See what some of our graduates said:


"My degree gave me a solid foundation in archaeological knowledge, thought and theory. But the research, time management and writing skill sets I gained along the way are in some ways more valuable in post-graduation life, and have already helped me in producing several commercial archaeological reports as part of my current job. I’m still inspired by the academics and time I had at Cambridge to really explore and investigate a topic - Neolithic archaeology, from the enigmatic time when farming began, is a fascinating challenge to try and untangle. The teaching system at Cambridge is based on individual or small group supervisions, in which you discuss a particular topic and your work with an academic. Gaining confidence at explaining, summarising and discussing ideas through supervisions has been extremely valuable to me during job interviews. Alongside my degree, I also gained a lot of organisation skills and experience through running a large society event and setting up an online access project that is aimed at helping prospective Cambridge applicants. Being involved in college and university-level access work has helped me work towards being involved in outreach and community work and started to equip me with the skill set to do so."

Nina O'Hare, BA 2015, Worcestershire County Council

Read more about Nina's story here:


“My Cambridge degree in archaeology provided me with the very best foundation from which to go on to further study in archaeology. Since leaving Cambridge I have completed a master’s degree at University College London and am in the final stages of completing a PhD at Newcastle University. I have also worked as an archaeological field officer and a site supervisor on excavations, excavated in Peru and spoken at conferences in places as diverse as Hawaii and Portugal. My undergraduate degree in archaeology pushed me to think about the world in different ways. It demanded that I learn to be analytical, to consider multiple sources of evidence and to balance varying viewpoints. It also forced me to work hard. These things have all made the transition to master’s and PhD level research easier. The vast scope of archaeology covered at Cambridge, paired with the depth of expertise, allowed me to gain a wide general knowledge as well as very
detailed engagement with the things that interested me most. The supervision system gives you the best possible opportunity to develop as an archaeologist and a thinker. The chance to sit with a real expert and talk about the reading you have done, your ideas and your writing every week gives you an awesome advantage for further study and encourages you to think originally and follow your ideas through.

As part of my undergraduate degree I completed original research which gave me an excellent foundation from which to keep researching. I was taught how to frame questions, how to work with data and how to best present results. The access to resources and books at Cambridge is brilliant and you get to learn from real leaders in the field. I made excellent contacts and friends at Cambridge who have gone on to be important and help my career thus far.”

Rachell Crellin, BA 2009. PhD Candidate, University of Newcastle


“Working for the Royal Academy of Dance may not be a typical career path for an archaeology graduate, but my degree has definitely helped me get there.
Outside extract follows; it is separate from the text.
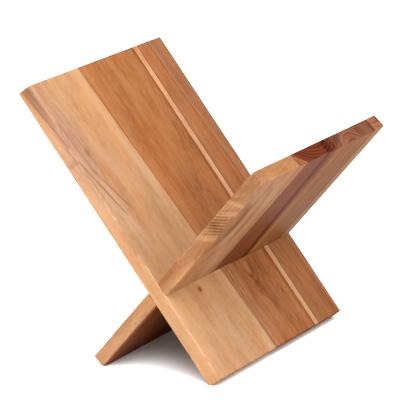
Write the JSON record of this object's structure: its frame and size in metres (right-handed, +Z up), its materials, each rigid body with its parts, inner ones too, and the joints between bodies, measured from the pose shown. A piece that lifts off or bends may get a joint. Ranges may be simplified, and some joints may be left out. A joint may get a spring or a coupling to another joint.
{
  "type": "magazine rack",
  "caption": "X-shaped wooden magazine rack: a tall leaning back panel and a shorter front panel, edge-glued from staves and slotted together to hold magazines in a V.",
  "frame": {"origin": "on the floor, at the middle of the rack's overall box", "axes": "+Z up; +X from the tall back panel's top towards the short front panel's top; +Y along the depth, from the side where the front panel is slotted to the side where the back panel is slotted"},
  "size_m": [0.3228, 0.3, 0.3231],
  "materials": {
    "tan_wood": "oiled satin",
    "brown_wood": "oiled satin",
    "amber_wood": "oiled satin",
    "red_brown_wood": "oiled satin",
    "umber_wood": "oiled satin"
  },
  "bodies": {
    "back_panel": {"back_stave_1": "tan_wood", "back_stave_2": "brown_wood", "back_stave_3_upper": "brown_wood", "back_stave_3_lower": "brown_wood", "back_stave_4_upper": "amber_wood", "back_stave_4_lower": "amber_wood"},
    "front_panel": {"front_stave_1_upper": "amber_wood", "front_stave_1_lower": "amber_wood", "front_stave_2": "red_brown_wood", "front_stave_3": "umber_wood", "front_stave_4": "amber_wood"}
  },
  "joints": [
    {"name": "front_panel_slide", "type": "slide", "parent": "back_panel", "child": "front_panel", "axis": [0, 1, 0], "range_m": [0, 0.31]}
  ]
}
Studying archaeology made me fundamentally aware of the arts and heritage sector, particularly in terms of policy and politics, giving me a strong foothold for a career in this area. Archaeology also trained me to assess arguments and weigh up different points of view to form my own opinions. I had the opportunity to conduct research, to explore ideas and to debate, skills that I use on a daily basis. An archaeology degree gave me the opportunity to learn, travel and explore the world both past and present. I may not spend my days with a trowel, but studying archaeology paved the way to my present career.”
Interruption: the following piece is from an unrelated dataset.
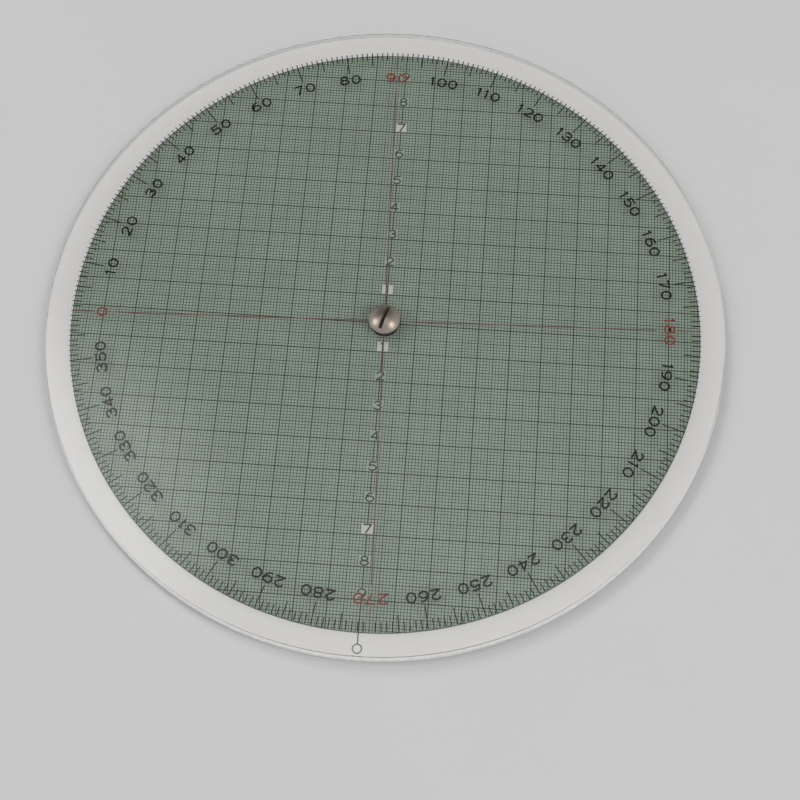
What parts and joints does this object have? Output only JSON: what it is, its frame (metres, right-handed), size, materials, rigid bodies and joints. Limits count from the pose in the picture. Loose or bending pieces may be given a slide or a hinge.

Hannah Merron, BA 2009, London Academy of Dance


 “Archaeology and museums go hand in hand. However, there is more to museum work than simply curating the collections excavated by our predecessors. I am responsible for organising the movement of collections. This means I can be installing an art work in the city gallery one day and digging through stores at the industrial museum the next. I even get the occasional jaunt abroad to baby sit travelling collections. Whilst the 'real' archaeology I deal with regularly is limited to the accession of an odd excavated spur fragment, I constantly use the skills and knowledge I gained during my degree studies. An essential part of my job is ensuring that the museum engages in ethical practice. My knowledge of social theory, interpretation and reasoning skills all help out here. Museums need archaeologists, not just in the curatorial roles, but because they truly understand the need and purpose of museums and their collections. And what do you get out of it? Not the money, obviously, but an exciting, vibrant work environment and a daily work-load that is never the same twice.”
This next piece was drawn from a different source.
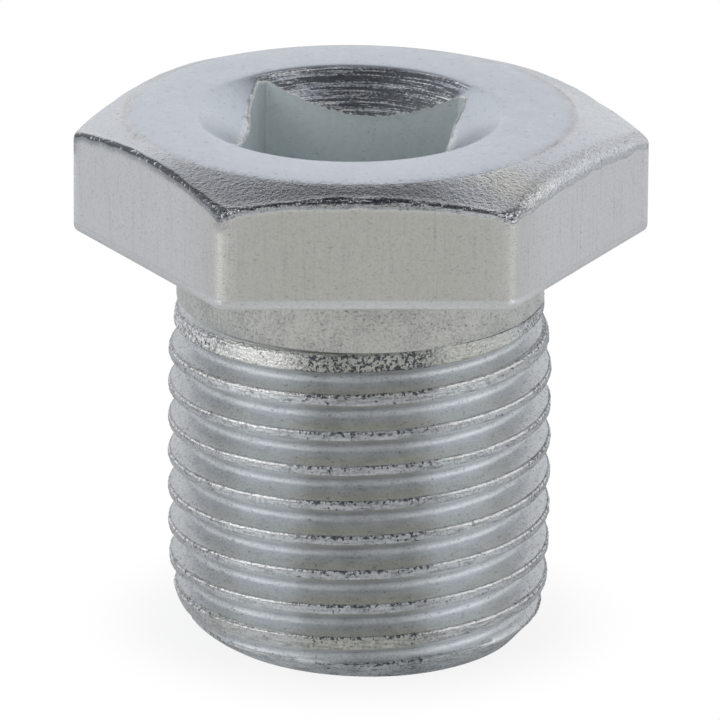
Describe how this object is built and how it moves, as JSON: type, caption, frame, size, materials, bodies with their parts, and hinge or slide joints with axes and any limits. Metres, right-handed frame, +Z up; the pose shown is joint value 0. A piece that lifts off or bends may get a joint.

Cassia Pennington, BA 2009, trainee museum registrar, Royal Armouries Museum and Leeds Museums and Galleries


“I would love to say that hours spent in the pub during my formative years at Cambridge prepared me for dealing with drunks on a Friday night in Chelsea, that long afternoons poring over Neo-Assyrian manuscripts prepared me for slaving over arrest notes, or that excavating obsidian blades in a Neolithic city somehow gave me insight as to where naughty boys hide their knives. Alas, they did not!

However, the sheer range of topics covered, the intensity of discussion and the standard of teaching give all Cambridge archaeology students an instinctive aptitude

or investigating and solving problems. An archaeology degree is for life, not just for Christmas. It doesn't necessarily mean that you are destined to a life of digging in a hole, or exiled to a dusty museum storeroom. Yet it does provide you with a special skill set that has ensured that my peers and I have established ourselves as everything from police officers to teachers to accountants to surveyors. More importantly, it was an awful lot of fun.”